:: INSTRUCTIONS TO FOLLOW ::
From the opening line of the records through the line bearing "bpy.context.scene.collection.objects.link(obj)", set down every line exactly.
— Start of PROVIDED ENTRIES —
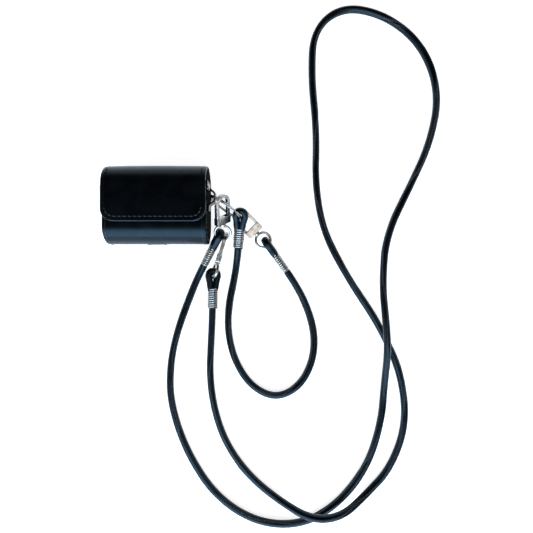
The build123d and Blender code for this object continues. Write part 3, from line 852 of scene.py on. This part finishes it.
floor_mat, floor_tree, floor_shader, floor_place = new_material(
    "floor", (0.86, 0.86, 0.86), 0.9, specular=0.1)
paper = noise(floor_tree, floor_place, 40.0, detail=3.0)
shade = tint(floor_tree, paper, (0.93, 0.93, 0.93), (0.96, 0.96, 0.96))
floor_tree.links.new(shade, floor_shader.inputs["Base Color"])
floor_shader.inputs["Emission Color"].default_value = (1, 1, 1, 1)
floor_shader.inputs["Emission Strength"].default_value = 0.80
floor = make_mesh("floor", [(-3, -3, -0.0002), (3, -3, -0.0002), (3, 3, -0.0002), (-3, 3, -0.0002)],
                  [(0, 1, 2, 3)], floor_mat, smooth=False)


def softbox(name, at, aim, size, power, colour):
    data = bpy.data.lights.new(name, "AREA")
    data.shape = "RECTANGLE"
    data.size, data.size_y = size
    data.energy = power
    data.color = colour
    obj = bpy.data.objects.new(name, data)
    obj.location = at
    obj.rotation_euler = (Vector(aim) - Vector(at)).to_track_quat("-Z", "Y").to_euler()
    bpy.context.scene.collection.objects.link(obj)


softbox("window", (-0.10, -0.95, 0.68), (0.0, -0.02, 0.0), (1.5, 1.05), 27.0, (0.52, 0.76, 1.0))
softbox("left", (-1.3, 0.0, 0.55), (0.05, 0.0, 0.0), (1.0, 0.3), 3.0, (0.80, 0.90, 1.0))
softbox("right", (1.4, 0.2, 0.7), (0.07, -0.04, 0.0), (1.0, 0.3), 1.5, (1.0, 0.95, 0.90))
softbox("back", (0.1, 1.5, 0.42), (0.07, -0.04, 0.0), (1.6, 0.16), 1.4, (1.0, 0.97, 0.94))
softbox("top", (0.36, -0.24, 1.15), (0.06, -0.03, 0.0), (0.42, 0.42), 1.1, (1.0, 0.97, 0.94))

bpy.context.scene.view_settings.view_transform = "Standard"
world = bpy.data.worlds.new("studio")
bpy.context.scene.world = world
world.use_nodes = True
sky = world.node_tree
direction = sky.nodes.new("ShaderNodeTexCoord")
split = sky.nodes.new("ShaderNodeSeparateXYZ")
sky.links.new(direction.outputs["Generated"], split.inputs["Vector"])
glow = sky.nodes.new("ShaderNodeValToRGB")
glow.color_ramp.elements[0].position = 0.08
glow.color_ramp.elements[0].color = (0.55, 0.55, 0.56, 1)
glow.color_ramp.elements[1].position = 0.55
glow.color_ramp.elements[1].color = (0.02, 0.02, 0.022, 1)
sky.links.new(split.outputs["Z"], glow.inputs["Fac"])
sky.links.new(glow.outputs["Color"], sky.nodes["Background"].inputs["Color"])
sky.nodes["Background"].inputs["Strength"].default_value = 1.0
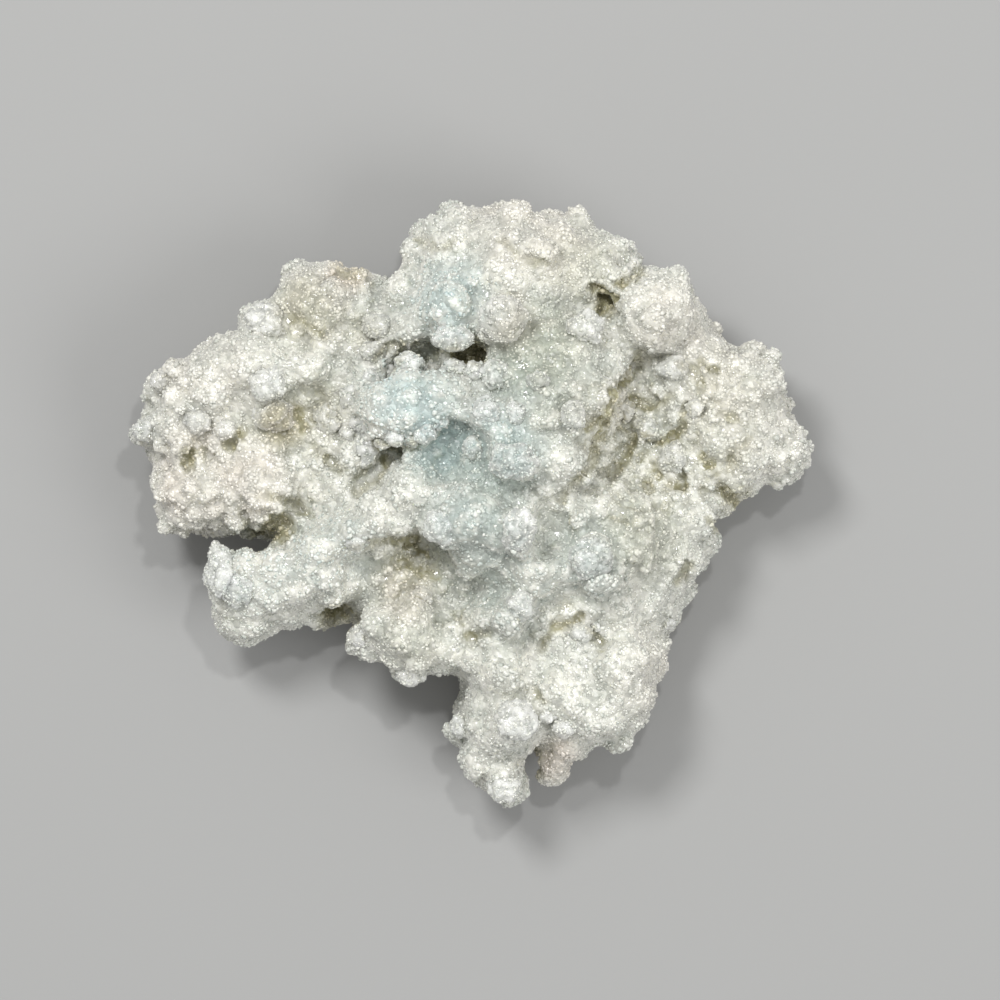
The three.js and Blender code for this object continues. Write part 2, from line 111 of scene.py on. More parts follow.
# the mineral's surface tone, shared by the crust, the knobs and the crystals

def newGroup(name, inputs, outputs):
    group = bpy.data.node_groups.new(name, "ShaderNodeTree")
    for label, kind, value in inputs:
        socket = group.interface.new_socket(label, in_out="INPUT", socket_type=kind)
        socket.default_value = value
    for label, kind in outputs:
        group.interface.new_socket(label, in_out="OUTPUT", socket_type=kind)
    return group


def mixColor(nodes, links, share, first, second):
    mix = nodes.new("ShaderNodeMix")
    mix.data_type = "RGBA"
    links.new(share, mix.inputs["Factor"])
    links.new(first, mix.inputs["A"])
    links.new(second, mix.inputs["B"])
    return mix.outputs["Result"]


def toneGroup():
    group = newGroup(
        "mineralTone",
        [
            ("Body", "NodeSocketColor", (0.8, 0.8, 0.76, 1)),
            ("Aqua", "NodeSocketColor", (0.6, 0.75, 0.76, 1)),
            ("Dirt", "NodeSocketColor", (0.3, 0.26, 0.18, 1)),
            ("Warm", "NodeSocketColor", (0.8, 0.7, 0.6, 1)),
            ("Frost", "NodeSocketColor", (0.95, 0.95, 0.93, 1)),
            ("Grain Scale", "NodeSocketFloat", 1200.0),
            ("Grain Amount", "NodeSocketFloat", 0.2),
        ],
        [("Color", "NodeSocketColor"), ("Roughness", "NodeSocketFloat"), ("Height", "NodeSocketFloat")],
    )
    nodes, links = group.nodes, group.links
    given = nodes.new("NodeGroupInput")
    result = nodes.new("NodeGroupOutput")
    tone = nodes.new("ShaderNodeAttribute")
    tone.attribute_name = "tone"
    masks = nodes.new("ShaderNodeSeparateColor")
    links.new(tone.outputs["Color"], masks.inputs["Color"])
    place = nodes.new("ShaderNodeTexCoord")

    clouds = nodes.new("ShaderNodeTexNoise")  # slow drift of the body colour
    clouds.inputs["Scale"].default_value = mineralLook["cloudScale"]
    clouds.inputs["Detail"].default_value = mineralLook["cloudDetail"]
    links.new(place.outputs["Object"], clouds.inputs["Vector"])
    grain = nodes.new("ShaderNodeTexVoronoi")  # one cell for each tiny crystal
    links.new(place.outputs["Object"], grain.inputs["Vector"])
    links.new(given.outputs["Grain Scale"], grain.inputs["Scale"])

    color = mixColor(nodes, links, masks.outputs["Red"], given.outputs["Body"], given.outputs["Aqua"])
    frostShare = nodes.new("ShaderNodeMath")
    frostShare.operation = "MULTIPLY"
    links.new(tone.outputs["Alpha"], frostShare.inputs[0])
    spread = nodes.new("ShaderNodeMapRange")
    spread.inputs["From Min"].default_value = mineralLook["cloudFrom"][0]
    spread.inputs["From Max"].default_value = mineralLook["cloudFrom"][1]
    spread.inputs["To Min"].default_value = mineralLook["leastFrost"]
    links.new(clouds.outputs["Fac"], spread.inputs["Value"])
    links.new(spread.outputs["Result"], frostShare.inputs[1])
    color = mixColor(nodes, links, frostShare.outputs["Value"], color, given.outputs["Frost"])
    color = mixColor(nodes, links, masks.outputs["Blue"], color, given.outputs["Warm"])
    color = mixColor(nodes, links, masks.outputs["Green"], color, given.outputs["Dirt"])

    speckle = nodes.new("ShaderNodeSeparateColor")
    links.new(grain.outputs["Color"], speckle.inputs["Color"])
    shade = nodes.new("ShaderNodeMath")  # 1 - amount * random
    shade.operation = "MULTIPLY"
    links.new(speckle.outputs["Red"], shade.inputs[0])
    links.new(given.outputs["Grain Amount"], shade.inputs[1])
    bright = nodes.new("ShaderNodeMath")
    bright.operation = "SUBTRACT"
    bright.inputs[0].default_value = 1
    links.new(shade.outputs["Value"], bright.inputs[1])
    scaled = nodes.new("ShaderNodeVectorMath")
    scaled.operation = "SCALE"
    links.new(color, scaled.inputs["Vector"])
    links.new(bright.outputs["Value"], scaled.inputs["Scale"])
    links.new(scaled.outputs["Vector"], result.inputs["Color"])

    rough = nodes.new("ShaderNodeMapRange")
    rough.inputs["To Min"].default_value = mineralLook["roughness"][0]
    rough.inputs["To Max"].default_value = mineralLook["roughness"][1]
    links.new(speckle.outputs["Green"], rough.inputs["Value"])
    links.new(rough.outputs["Result"], result.inputs["Roughness"])
    links.new(grain.outputs["Distance"], result.inputs["Height"])
    return group


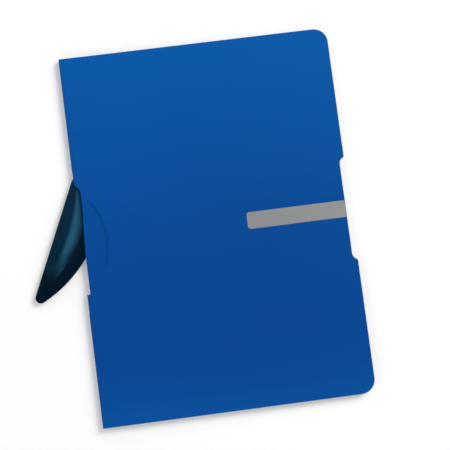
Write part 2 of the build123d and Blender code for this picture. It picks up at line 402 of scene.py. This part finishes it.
— End of PROVIDED ENTRIES —
:: OUTPUT BELOW ::
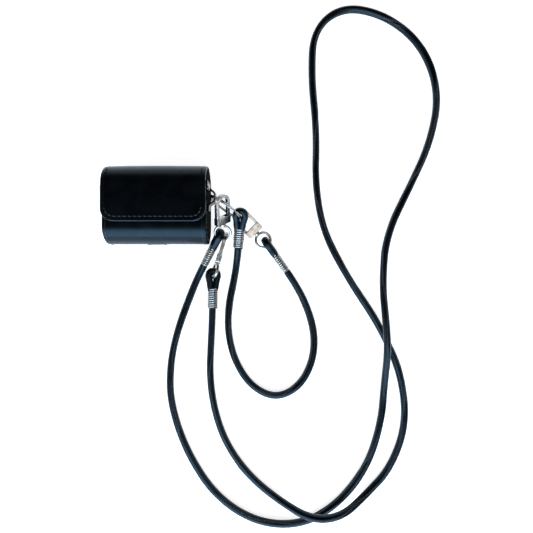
The build123d and Blender code for this object continues. Write part 3, from line 852 of scene.py on. This part finishes it.
floor_mat, floor_tree, floor_shader, floor_place = new_material(
    "floor", (0.86, 0.86, 0.86), 0.9, specular=0.1)
paper = noise(floor_tree, floor_place, 40.0, detail=3.0)
shade = tint(floor_tree, paper, (0.93, 0.93, 0.93), (0.96, 0.96, 0.96))
floor_tree.links.new(shade, floor_shader.inputs["Base Color"])
floor_shader.inputs["Emission Color"].default_value = (1, 1, 1, 1)
floor_shader.inputs["Emission Strength"].default_value = 0.80
floor = make_mesh("floor", [(-3, -3, -0.0002), (3, -3, -0.0002), (3, 3, -0.0002), (-3, 3, -0.0002)],
                  [(0, 1, 2, 3)], floor_mat, smooth=False)


def softbox(name, at, aim, size, power, colour):
    data = bpy.data.lights.new(name, "AREA")
    data.shape = "RECTANGLE"
    data.size, data.size_y = size
    data.energy = power
    data.color = colour
    obj = bpy.data.objects.new(name, data)
    obj.location = at
    obj.rotation_euler = (Vector(aim) - Vector(at)).to_track_quat("-Z", "Y").to_euler()
    bpy.context.scene.collection.objects.link(obj)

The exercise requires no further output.